Material provided
• • • • •

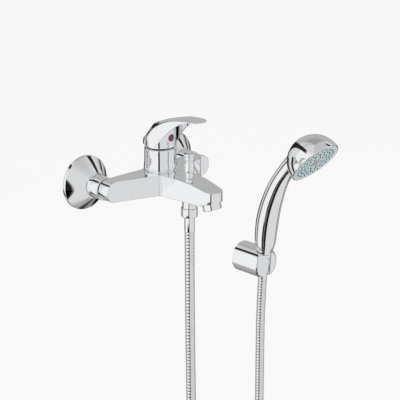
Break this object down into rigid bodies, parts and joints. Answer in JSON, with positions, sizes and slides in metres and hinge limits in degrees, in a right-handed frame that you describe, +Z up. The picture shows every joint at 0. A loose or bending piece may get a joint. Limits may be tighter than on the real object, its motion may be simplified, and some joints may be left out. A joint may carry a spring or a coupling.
{
  "type": "wall mounted bath faucet",
  "caption": "Single lever bath mixer on two wall inlets with a flat spout, pull-up diverter, metal hose, and a hand shower in a wall bracket.",
  "frame": {"origin": "on the finished wall, midway between the two inlet axes", "axes": "+X to the right along the wall, +Y into the wall, +Z up"},
  "size_m": [0.3629, 0.182, 0.7646],
  "materials": {
    "chrome": "polished chrome plate",
    "hose_metal": "corrugated chromed strip",
    "brass": "bare machined brass",
    "steel": "plain steel",
    "seal_rubber": "black rubber",
    "white_plastic": "white acetal",
    "ceramic": "lapped alumina",
    "indicator": "half red, half blue",
    "face_grey": "pale grey plastic",
    "spray_aqua": "pale aqua plastic",
    "nozzle_rubber": "dark teal silicone",
    "cap_grey": "pinkish grey plastic"
  },
  "bodies": {
    "mixer": {"eccentric_union_left": "brass", "eccentric_union_right": "brass", "union_nut_left": "chrome", "union_nut_right": "chrome", "inlet_seal_left": "seal_rubber", "inlet_seal_right": "seal_rubber", "escutcheon_left": "chrome", "escutcheon_right": "chrome", "mixer_body": "chrome", "outlet_nipple": "chrome", "check_valve": "white_plastic", "diverter_seat": "brass", "diverter_bonnet": "chrome", "aerator_housing": "chrome", "aerator_insert": "white_plastic", "aerator_seal": "seal_rubber", "cartridge_housing": "white_plastic", "cartridge_seals": "seal_rubber", "fixed_disc": "ceramic", "cartridge_nut": "brass", "cover": "chrome", "hose": "hose_metal", "hose_nut": "chrome", "hose_washer": "seal_rubber", "hose_ferrule": "chrome", "bracket_body": "chrome", "bracket_plate": "white_plastic", "bracket_grub_screw": "steel"},
    "carrier": {"cartridge_carrier": "white_plastic"},
    "disc_slide": {"moving_disc": "ceramic"},
    "lever": {"lever": "chrome", "lever_stem": "brass", "tilt_pin": "steel", "lever_screw": "steel", "indicator": "indicator"},
    "diverter": {"diverter_knob": "chrome", "diverter_stem": "brass", "diverter_spring": "steel"},
    "hose_end": {"hose_end_ferrule": "chrome"},
    "hand_shower": {"hand_shower_shell": "chrome", "handle_nipple": "brass", "conical_nut": "chrome", "nut_washer": "seal_rubber", "water_tube": "white_plastic", "face_ring": "face_grey", "spray_plate": "spray_aqua", "nozzle_mat": "nozzle_rubber", "centre_cap": "cap_grey", "spray_chamber": "white_plastic"}
  },
  "joints": [
    {"name": "temperature_turn", "type": "hinge", "parent": "mixer", "child": "carrier", "pos_m": [0, -0.06, 0.024], "axis": [0, 0, 1], "range_deg": [-50, 50]},
    {"name": "flow_tilt", "type": "hinge", "parent": "carrier", "child": "lever", "pos_m": [0, -0.06, 0.024], "axis": [-1, 0, 0], "range_deg": [0, 22]},
    {"name": "disc_slide", "type": "slide", "parent": "carrier", "child": "disc_slide", "axis": [0, -1, 0], "range_m": [0, 0.0056]},
    {"name": "diverter_pull", "type": "slide", "parent": "mixer", "child": "diverter", "axis": [0, 0, 1], "range_m": [0, 0.008], "stiffness_N_per_m": 150, "springref_m": -0.003},
    {"name": "hand_shower_lift", "type": "slide", "parent": "mixer", "child": "hose_end", "axis": [0, -0.0611, 0.9981], "range_m": [0, 0.07]},
    {"name": "hand_shower_turn", "type": "hinge", "parent": "hose_end", "child": "hand_shower", "pos_m": [0.2169, -0.041, -0.1792], "axis": [0, -0.0611, 0.9981], "range_deg": [-75, 75]}
  ],
  "couplings": [
    {"joint": "disc_slide", "follows": "flow_tilt", "m_per_rad": 0.0138}
  ]
}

• • • • •

Given problem
Extract all of the data exactly as written.

Solution to the problem
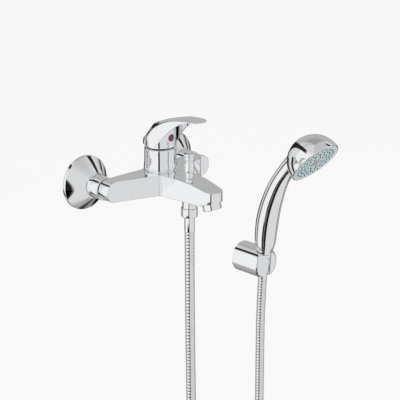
Break this object down into rigid bodies, parts and joints. Answer in JSON, with positions, sizes and slides in metres and hinge limits in degrees, in a right-handed frame that you describe, +Z up. The picture shows every joint at 0. A loose or bending piece may get a joint. Limits may be tighter than on the real object, its motion may be simplified, and some joints may be left out. A joint may carry a spring or a coupling.
{
  "type": "wall mounted bath faucet",
  "caption": "Single lever bath mixer on two wall inlets with a flat spout, pull-up diverter, metal hose, and a hand shower in a wall bracket.",
  "frame": {"origin": "on the finished wall, midway between the two inlet axes", "axes": "+X to the right along the wall, +Y into the wall, +Z up"},
  "size_m": [0.3629, 0.182, 0.7646],
  "materials": {
    "chrome": "polished chrome plate",
    "hose_metal": "corrugated chromed strip",
    "brass": "bare machined brass",
    "steel": "plain steel",
    "seal_rubber": "black rubber",
    "white_plastic": "white acetal",
    "ceramic": "lapped alumina",
    "indicator": "half red, half blue",
    "face_grey": "pale grey plastic",
    "spray_aqua": "pale aqua plastic",
    "nozzle_rubber": "dark teal silicone",
    "cap_grey": "pinkish grey plastic"
  },
  "bodies": {
    "mixer": {"eccentric_union_left": "brass", "eccentric_union_right": "brass", "union_nut_left": "chrome", "union_nut_right": "chrome", "inlet_seal_left": "seal_rubber", "inlet_seal_right": "seal_rubber", "escutcheon_left": "chrome", "escutcheon_right": "chrome", "mixer_body": "chrome", "outlet_nipple": "chrome", "check_valve": "white_plastic", "diverter_seat": "brass", "diverter_bonnet": "chrome", "aerator_housing": "chrome", "aerator_insert": "white_plastic", "aerator_seal": "seal_rubber", "cartridge_housing": "white_plastic", "cartridge_seals": "seal_rubber", "fixed_disc": "ceramic", "cartridge_nut": "brass", "cover": "chrome", "hose": "hose_metal", "hose_nut": "chrome", "hose_washer": "seal_rubber", "hose_ferrule": "chrome", "bracket_body": "chrome", "bracket_plate": "white_plastic", "bracket_grub_screw": "steel"},
    "carrier": {"cartridge_carrier": "white_plastic"},
    "disc_slide": {"moving_disc": "ceramic"},
    "lever": {"lever": "chrome", "lever_stem": "brass", "tilt_pin": "steel", "lever_screw": "steel", "indicator": "indicator"},
    "diverter": {"diverter_knob": "chrome", "diverter_stem": "brass", "diverter_spring": "steel"},
    "hose_end": {"hose_end_ferrule": "chrome"},
    "hand_shower": {"hand_shower_shell": "chrome", "handle_nipple": "brass", "conical_nut": "chrome", "nut_washer": "seal_rubber", "water_tube": "white_plastic", "face_ring": "face_grey", "spray_plate": "spray_aqua", "nozzle_mat": "nozzle_rubber", "centre_cap": "cap_grey", "spray_chamber": "white_plastic"}
  },
  "joints": [
    {"name": "temperature_turn", "type": "hinge", "parent": "mixer", "child": "carrier", "pos_m": [0, -0.06, 0.024], "axis": [0, 0, 1], "range_deg": [-50, 50]},
    {"name": "flow_tilt", "type": "hinge", "parent": "carrier", "child": "lever", "pos_m": [0, -0.06, 0.024], "axis": [-1, 0, 0], "range_deg": [0, 22]},
    {"name": "disc_slide", "type": "slide", "parent": "carrier", "child": "disc_slide", "axis": [0, -1, 0], "range_m": [0, 0.0056]},
    {"name": "diverter_pull", "type": "slide", "parent": "mixer", "child": "diverter", "axis": [0, 0, 1], "range_m": [0, 0.008], "stiffness_N_per_m": 150, "springref_m": -0.003},
    {"name": "hand_shower_lift", "type": "slide", "parent": "mixer", "child": "hose_end", "axis": [0, -0.0611, 0.9981], "range_m": [0, 0.07]},
    {"name": "hand_shower_turn", "type": "hinge", "parent": "hose_end", "child": "hand_shower", "pos_m": [0.2169, -0.041, -0.1792], "axis": [0, -0.0611, 0.9981], "range_deg": [-75, 75]}
  ],
  "couplings": [
    {"joint": "disc_slide", "follows": "flow_tilt", "m_per_rad": 0.0138}
  ]
}